# Good 1TB SSD for Storing Sample Libraries



## rockdoctor42 (May 9, 2019)

Hi all,

I have a 500GB SanDisk SSD that is quickly running out of space for all my libraries. Does anyone have any recommendations for a 1TB one that will serve the purpose?


----------



## whiskers (May 9, 2019)

what motherboard do you have? If you can support an m.2 slot, there's some nvme QLC drives from Intel (660p) and Crucial (P100) that have actually been cheaper than traditional SSDs, and should be plenty to suit your needs. If you're looking for traditional SSDs though, Can't go wrong with Crucial MX500 or Samsung 860 EVO.


----------



## Denkii (May 9, 2019)

The new Samsung QVO is even cheaper than the standard 850/860 EVOs.
Yes, it's a tad slower and comes with shorter warranty but honestly who cares if you're only going to dump libraries on there. It'll still be extremely fast.

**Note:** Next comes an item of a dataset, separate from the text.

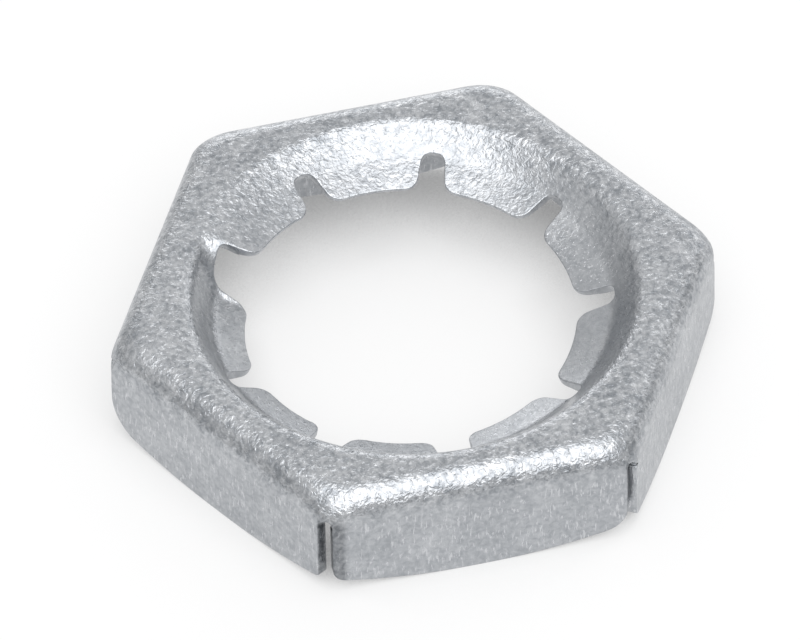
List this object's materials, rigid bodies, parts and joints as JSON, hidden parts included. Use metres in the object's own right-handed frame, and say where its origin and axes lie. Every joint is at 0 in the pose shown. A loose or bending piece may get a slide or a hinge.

You can find 1 TB for around 90-100€.
Could be worth looking at if you want to save some cents.

Edit: just in case people will jump on this suggestion: it is a budget option. Synthetic benchmarks will show that this one is substantially slower than their EVO counterparts. I still believe it is a very good option if you're on a budget. In my main rig I'm running one 850 Evo 256, two 860 EVO 500, and one QVO 1000. There are libraries on all of them and I cannot make out a difference in speed.
I have to admit that I'm not involved with fiddling around with the streaming from disk options though so I can not attest to the impact on that topic.


----------



## PaulieDC (May 10, 2019)

I have tons of SSDs, both SATA and NVMe. The answer is easy fir reliability and speed: Samsung. Model 860 EVO if you need a standard SATA 2.5", and 970 EVO if your MOBO supports M-Key PCI x4 M.2 drives, in which case you could keep the 500GB intact. M.2 drives are the ones that look like a ram stick with the connector on the end.

Another way to do it is with a PCIe adapter which holds M.2 drives, which will allow you to keep your existing SSD intact. I use two of the adapters for the NVMe drives (1TB Samsungs actually!), in addition to the two slots on my mobo. https://www.amazon.com/gp/product/B01798WOJ0/ref=ppx_yo_dt_b_search_asin_title?ie=UTF8&psc=1 (This adapter) holds two M.2 drives, one NVMe and one SATA. For the SATA you still need a SATA cable and port on your mobo, the card just provides power. I mention that because SATA M.2 drives are cheaper but as slow as regular SSDs, but the card will handle both. But it does power AND connection for the NVMe drive, and NVMe drives are WAYYY faster that standard SATA. Just make sure you look in the mobo user guide and pick a PCIe slot that supports at least x4 speed. I suggest this solution because you can add an M.2 SSD (SATA or NVMe) and not give up your 500GB you already have.

This post is probably confusing as is most of what I write, lol, so here's a summary:
Keep your 500GB SanDisk and add an M.2 SSD to your motherboard if there's a slot. The manual will tell you if it handles regular SATA drives or also supports faster NVMe drives. SATA are called B-Key, NVMe are called M-Key. If your mobo doesn't have a slot or it does and it's the older style and not M.2, then grab that adapter and pop it into a PCI slot. You don't want to exchange your SanDisk, you'll be throwing away 500GB of storage. I'd never sleep at night, lol. Better to add.


----------



## dzilizzi (May 10, 2019)

I just picked up a QVO drive. Supposedly the read speed is the same as the EVO, but the write speed is slower. Seems to me that makes a perfect sample drive.


----------



## PaulieDC (May 10, 2019)

dzilizzi said:


> I just picked up a QVO drive. Supposedly the read speed is the same as the EVO, but the write speed is slower. Seems to me that makes a perfect sample drive.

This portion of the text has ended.